1914 : “Mort pour la France”, une tombe et un nom pour l’éternité

Le 3 août 1914 Pierre-Marie Duflanc part de Treillières pour rejoindre le 265e  RI à Nantes. Il quitte cette ville avec son régiment le 5 août. Il écrit à sa famille pour la dernière fois le 21 août depuis Aulnay-sous-Bois qu’il quitte pour le front le 24 août. Il est tué à Ginchy (Somme) le 28 août 1914. Son corps et celui de ses camarades tombés au combat sont mis dans une fosse commune par les Allemands. L’officier du 265e RI chargé de faire l’appel des soldats, en ces jours d’août d’une grande intensité, rapporte les noms des tués mais en oublie 18, dont Pierre-Marie Duflanc, portés « disparus ». A Treillières, la famille est prévenue de la « disparation » au mois d’octobre. Jusqu’au retour des prisonniers de guerre, en 1919, elle va espérer revoir son « disparu ». En vain. Le 28 juillet 1920 le tribunal de première instance de Nantes déclare Pierre-Marie Duflanc « Mort pour la France » ce qui permet à sa veuve d’avoir droit à une pension et que son nom soit gravé sur le monument aux morts de la commune, inauguré le 13 mai 1923. Quand sa sépulture présumée est retrouvée, sa famille peut aller s’y recueillir grâce à la loi du 29 octobre 1921 qui enjoint aux compagnies de chemin de fer d’allouer chaque année un billet de 2e classe pour permettre aux veuves, ascendants et descendants de « Mort pour la France » d’aller sur leur tombe.
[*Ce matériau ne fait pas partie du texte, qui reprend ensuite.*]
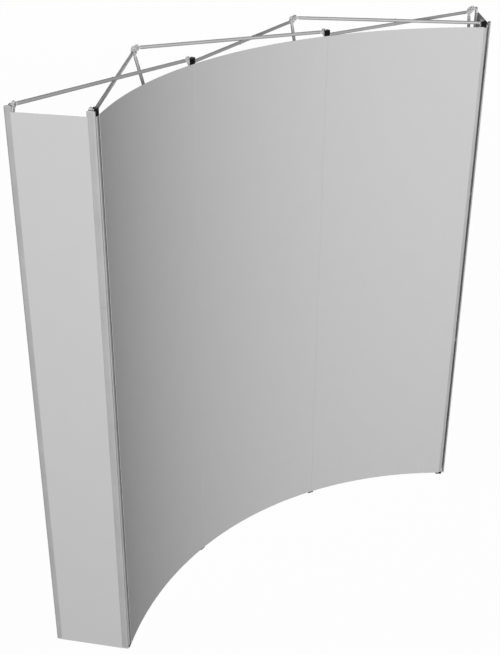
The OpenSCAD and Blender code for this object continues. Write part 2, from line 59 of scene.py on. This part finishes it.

Le cas de Pierre-Marie Duflanc est instructif à bien des titres : sur l’inhumation des soldats tués au combat ; sur la notion de « Mort pour la France » ; sur les renseignements donnés aux familles pendant la guerre.

De la fosse commune à la nécropole nationale

            En France, tout au long du 19e siècle, les soldats tués au combat étaient inhumés dans des fosses communes. A l’époque ils ne portaient pas encore de plaque d’identité permettant de les identifier. Les Anglais sont les premiers, lors de la guerre des Boers (1899-1902), à utiliser la tombe individuelle surmontée d’un emblème indiquant l’identité et la religion du mort. Les Allemands les imitent. Au début de la guerre de 1914 l’armée française, malgré le port de la plaque d’identité, continue à utiliser la fosse commune, mais les soldats contestent cette pratique en retard sur les mœurs d’une société soucieuse de l’individualité. Ils prennent eux-mêmes l’habitude d’inhumer leurs camarades dans des tombes individuelles à proximité des lieux de combat ou des « ambulances », c'est-à-dire des hôpitaux de campagne.  La loi du 29 décembre 1915 leur donne raison en accordant aux militaires « morts pour la France » une sépulture individuelle et permanente dont l’entretien est confié à l'État à perpétuité.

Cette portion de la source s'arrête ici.